When a hospital patient goes into cardiac arrest, a Code Blue is called, triggering an all-hands-on-deck emergency response. Physicians, nurses and other caregivers come running with a crash cart loaded with lifesaving drugs and equipment.

Health care reform now hovers in the gray area between life and death in the wake of Republican Scott Brown's Massachusetts Senate victory, which cost Democrats their filibuster-proof supermajority. But shamefully, there's been no political equivalent of Code Blue responders running in to jolt the patient back to life.

After a year of urgent deadlines and a Christmas Eve vote in the Senate, even congressional representatives in safe seats are taking out their 10-foot poles when it comes to the topic. President Obama essentially phoned in his prescription, offering vague goals in his State of the Union speech instead of a specific plan for how to resuscitate the health care overhaul.

He's also repeating a critical mistake: his original outsourcing of reform to Congress. House Speaker Nancy Pelosi, who said she'll announce a post-Brown reform strategy before Congress' mid-month recess, continues to play point guard. It's Obama himself who needs to quickly and forcefully lay out a detailed game plan.

Kathleen Sebelius, the likable former Kansas governor who is Obama's secretary of Health and Human Services, also needs a higher profile. And is there a stronger, more public advisory role for elder statesmen such as Tom Daschle, Bob Dole and Minnesota's own David Durenberger? All former senators, they're also respected health policy experts. Getting them more involved would signal that the White House is serious about bipartisanship and passing reform.

Rebranding health reform should be the major push in the months ahead. Those driving the 2009 proposals had good intentions. They focused on the estimated 15 percent of the U.S. population without health insurance. But to win back broad support, policymakers must focus on making it work better for the 85 percent of people with health insurance. These doable incremental steps should be top priorities:

• Strengthen consumer protections. Insurers shouldn't be able to drop or water down coverage for those who become seriously ill. Those with preexisting conditions need more leverage in dealing with insurers and help finding affordable coverage. An increasingly mobile workforce needs portable coverage. And families in this economy should be able to carry young adults on their plans until age 26.
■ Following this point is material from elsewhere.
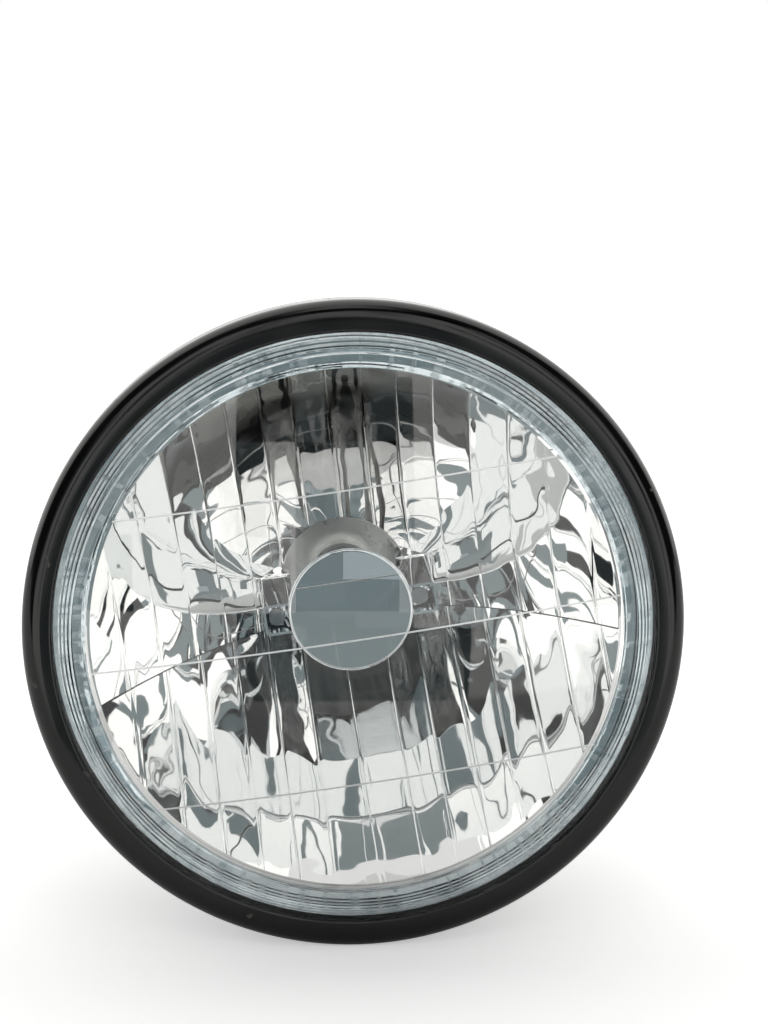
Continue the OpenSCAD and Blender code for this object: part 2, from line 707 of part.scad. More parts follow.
module rim_strap_right() {
    color("#6f7274") strap(strap_angles[1], strap_len, true);
}

module rim_hook() {
    color("#6f7274") strap(90, hook_len, false);
}

module strap_nuts() {
    nut_len = 1.6 * rim_screw_r;
    color("#9c9fa0") for (a = strap_angles) difference() {
        along_axis() rotate([0, 0, a]) translate([nut_face_r - nut_len, 0, rim_screw_z]) rotate([0, 90, 0])
            cylinder(r = nut_corner_r, h = nut_len, $fn = 6);
        spoke(a, rim_screw_z, nut_face_r - nut_len - past, strap_in_r + past, rim_screw_r + fit_gap / 2);
    }
}

module rim_screws() {
    head_at = shell_r + washer_t;
    color("#b5b8ba") for (a = strap_angles) {
        spoke(a, rim_screw_z, nut_face_r - 2 * rim_screw_r, head_at + washer_t, rim_screw_r);
        spoke(a, rim_screw_z, head_at, head_at + rim_screw_r, head_ratio * rim_screw_r);
    }
}

module rim_washers() {
    color("#a8a8a4") for (a = strap_angles) difference() {
        spoke(a, rim_screw_z, shell_r, shell_r + washer_t, 2 * rim_screw_r);
        spoke(a, rim_screw_z, shell_r - past, shell_r + washer_t + past, rim_screw_r + fit_gap);
    }
}

// Hex nut welded behind a pad, drilled for the mount bolt's thread
module mount_nut(side) {
    far_x = pad_x - shell_t;
    color("#9c9fa0") rotate([0, side * 90, 0]) translate([0, 0, far_x - mount_nut_len]) difference() {
        cylinder(r = mount_nut_af / 2 / cos(30), h = mount_nut_len, $fn = 6);
        translate([0, 0, -past]) cylinder(r = mount_r, h = mount_nut_len + 2 * past);
    }
}

module mount_nut_left() {
    mount_nut(-1);
}

module mount_nut_right() {
    mount_nut(1);
}

module cable_grommet() {
    inside_z = shell_back_z + shell_t;
    lip_r = grommet_r + (grommet_flange_r - grommet_r) / 2;
    color("#1d1d1f") translate([0, 0, -grommet_drop]) turned([
        [cable_r, shell_back_z - grommet_flange_t], [grommet_flange_r, shell_back_z - grommet_flange_t],
        [grommet_flange_r, shell_back_z], [grommet_r, shell_back_z], [grommet_r, inside_z],
        [lip_r, inside_z], [lip_r - grommet_lip_t / 2, inside_z + grommet_lip_t],
        [cable_r, inside_z + grommet_lip_t]
    ]);
}

trim_ring();
lens();
lens_seal();
reflector();
bulb_shield();
shield_rivets();
bulb_glass();
bulb_filaments();
bulb_base();
bulb_insulator();
bulb_terminals();
bulb_seat();
seat_rivets();
bulb_clip();
dust_boot();
retaining_ring();
retainer_lugs();
retainer_screws();
rim_seal();
shell();
rim_strap_left();
rim_strap_right();
rim_hook();
strap_nuts();
rim_screws();
rim_washers();
mount_nut_left();
mount_nut_right();
cable_grommet();
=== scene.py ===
# Round motorcycle headlight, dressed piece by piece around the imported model.
# Every length is in millimetres and turned to metres where a mesh is made.
import math

import bmesh
import bpy
from mathutils import Matrix, Vector


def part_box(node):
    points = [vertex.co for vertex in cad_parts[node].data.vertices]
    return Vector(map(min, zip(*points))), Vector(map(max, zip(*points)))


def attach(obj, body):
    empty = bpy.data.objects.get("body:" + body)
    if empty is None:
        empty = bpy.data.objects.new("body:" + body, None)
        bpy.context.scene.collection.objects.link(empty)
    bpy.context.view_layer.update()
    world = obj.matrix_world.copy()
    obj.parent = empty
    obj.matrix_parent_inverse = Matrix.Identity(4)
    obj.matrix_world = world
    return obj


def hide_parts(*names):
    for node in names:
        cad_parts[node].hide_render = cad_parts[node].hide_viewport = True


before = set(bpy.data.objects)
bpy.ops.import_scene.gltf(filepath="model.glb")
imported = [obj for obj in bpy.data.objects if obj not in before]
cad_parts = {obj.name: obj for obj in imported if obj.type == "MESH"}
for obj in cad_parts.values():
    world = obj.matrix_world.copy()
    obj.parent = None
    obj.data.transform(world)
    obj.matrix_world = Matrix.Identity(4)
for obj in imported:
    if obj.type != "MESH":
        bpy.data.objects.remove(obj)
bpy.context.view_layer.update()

# Camera
# A 100 mm lens about 0.87 m in front of the lamp and 12 degrees above its axis,
# with the lamp leaning a little to the left in the picture, as it stands in the photo.
mm = 0.001
view_azimuth = -2.0
view_elevation = 11.9
view_roll = 8.0
view_distance = 873
aim_right = 12.0
aim_up = 21.7
azimuth = math.radians(view_azimuth)
elevation = math.radians(view_elevation)
roll = math.radians(view_roll)
towards_camera = Vector((
    math.sin(azimuth) * math.cos(elevation),
    -math.cos(azimuth) * math.cos(elevation),
    math.sin(elevation),
))
level_right = Vector((math.cos(azimuth), math.sin(azimuth), 0))
level_up = towards_camera.cross(level_right)
picture_right = level_right * math.cos(roll) - level_up * math.sin(roll)
picture_up = level_right * math.sin(roll) + level_up * math.cos(roll)
camera_data = bpy.data.cameras.new("camera")
camera_data.lens = 100
camera_data.sensor_width = 36
camera_data.clip_start = 0.01
camera = bpy.data.objects.new("camera", camera_data)
bpy.context.scene.collection.objects.link(camera)
aim = picture_right * aim_right + picture_up * aim_up
place = (aim + towards_camera * view_distance) * mm
camera.matrix_world = Matrix.Translation(place) @ Matrix((
    (picture_right.x, picture_up.x, towards_camera.x, 0),
    (picture_right.y, picture_up.y, towards_camera.y, 0),
    (picture_right.z, picture_up.z, towards_camera.z, 0),
    (0, 0, 0, 1),
))
bpy.context.scene.camera = camera
bpy.context.scene.view_settings.view_transform = "Standard"


# Trim ring
# Pressed steel ring, rolled round at the front with its lip turned in over the glass,
# finished in gloss black stoving enamel that has gathered a few pale specks of dust.
def linear(code):
    """The linear colour of an sRGB hex code."""
    parts = [int(code[i:i + 2], 16) / 255 for i in (1, 3, 5)]
    return [p / 12.92 if p <= 0.04045 else ((p + 0.055) / 1.055) ** 2.4 for p in parts] + [1.0]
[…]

• Keep premiums affordable. Exchanges that allow consumers to comparison shop for coverage could be the real game-changer in health care reform. Tort reform and pilot payment reform programs should also go forward.

• Shore up Medicare. The popular program depended on by millions of seniors is going bust. Setting up an independent, bipartisan advisory commission to find ways to slow costs and strengthen the program's bottom line is a vital first step.

• Give states flexibility. Minnesota is pushing forward with innovative programs to expand access, improve quality and control costs. Other states are interested in working with it. Sebelius needs to ensure federal policies allow them to pioneer solutions. The Upper Midwest -- long a leader in quality, efficient care -- shouldn't be held back because of inertia and fear at the national level.